Recent Telephone Scam Information

Members of financial institutions are sometimes targets of fraudulent automated telephone calls or text messages asking them to provide sensitive financial information such as a full debit or credit card number, and ATM PIN, bank account numbers, etc. While these calls may appear to be a genuine message from the member’s financial institution, they are actually being sent from a fraudulent source.

How this affects you

You should be very careful when and how you share sensitive information over the phone if you suspect that the call may be fraudulent. Please be aware of the following:

Remember that if Athol Credit Union calls you, we will never ask you to provide your full credit, debit, or ATM card number, your card PIN, the security code on the back of your card, or your online banking login credentials.

Any concerns that you have about a phone call or text message that appears to come from Athol Credit Union, but that you believe was sent by an imposter, should be reported to 978-249-3527 or at the branch.

If you feel that you may have given sensitive information to an imposter posing as Athol Credit Union you should call us immediately at 978-249-3527 or go to the branch so that we can protect your account from fraudulent access.

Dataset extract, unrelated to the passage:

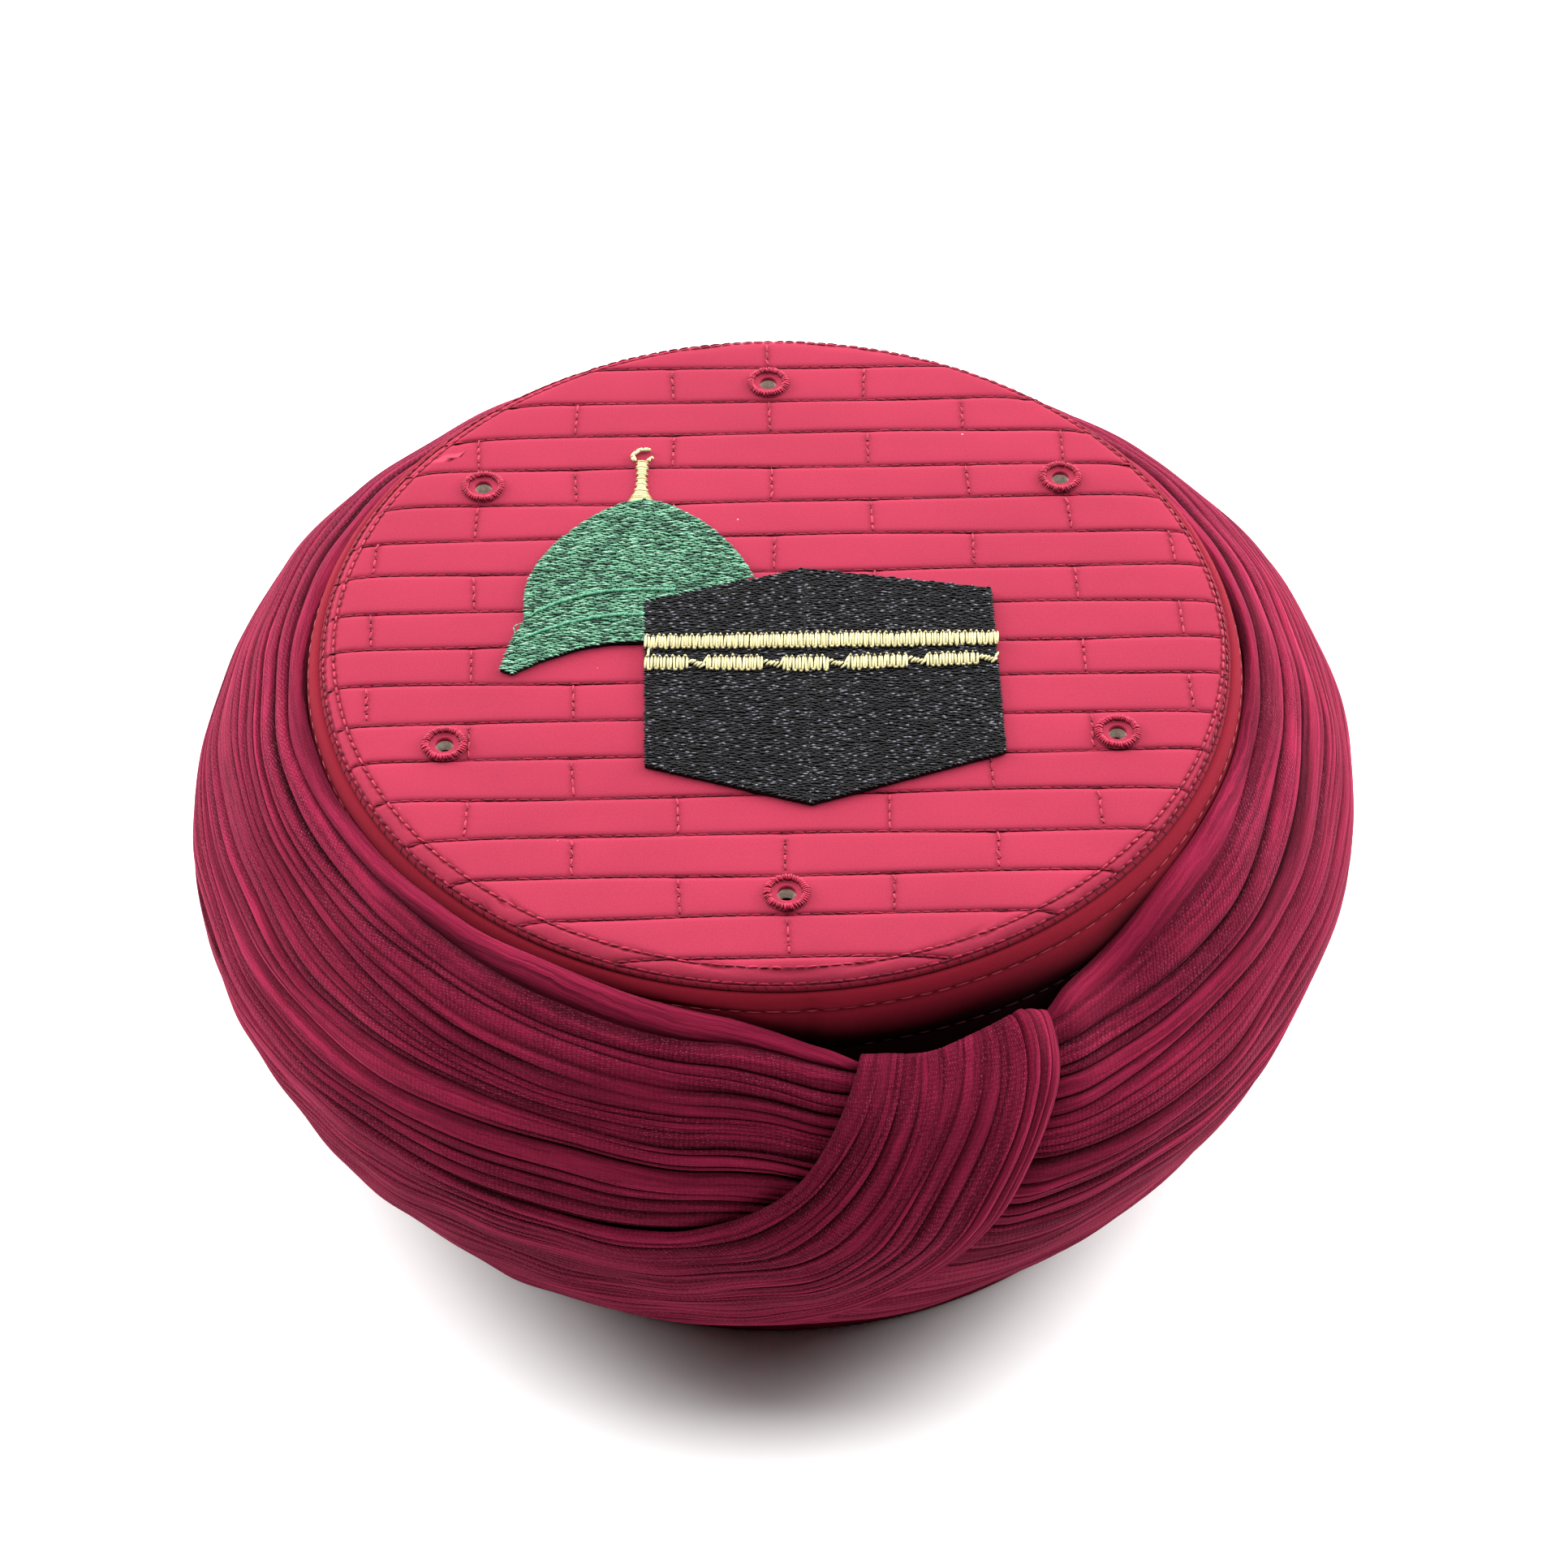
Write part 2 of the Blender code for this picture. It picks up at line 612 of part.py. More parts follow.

For more information on this and other scams, visit the Internet Crime Compliant Center at www.ic3.gov or learn more about the increase in vishing attacks at http://www.ic3.gov/media/2008/080117.aspx.

Vishing and SMShing Overview

Vishing is like Phishing with a "V" for Voice. Criminals call victims and fake the caller ID information of a legitimate number or send text messages requesting that the recipients call a fraudulent telephone number and provide personal and account information. The call appears to go to the legitimate company's call center or customer service area, but it is actually directed to imposters posing as the company.

SMShing is a form of phishing that uses mobile phone text messages, also known as Short Message Service (SMS), to lure victims into calling back a fraudulent phone number, visiting fraudulent Websites or downloading malicious content via phone or Web.

Debit Card Security

If you have recently received a telephone call on either your home phone or cell phone which was an automated message alerting you that your debit card has been compromised - this call was not from Athol Credit Union. This is a widespread scam, and consumers have been tricked into entering their debit card number and expiration date into the phone's keypad.

We will never generate a telephone call to you and then ask you to disclose your financial or personal information. If you feel you have been a victim of this scam, please contact Athol Credit Union immediately at 978-249-3527 or toll free at 866-305-9888 so that we may order a new debit card for you.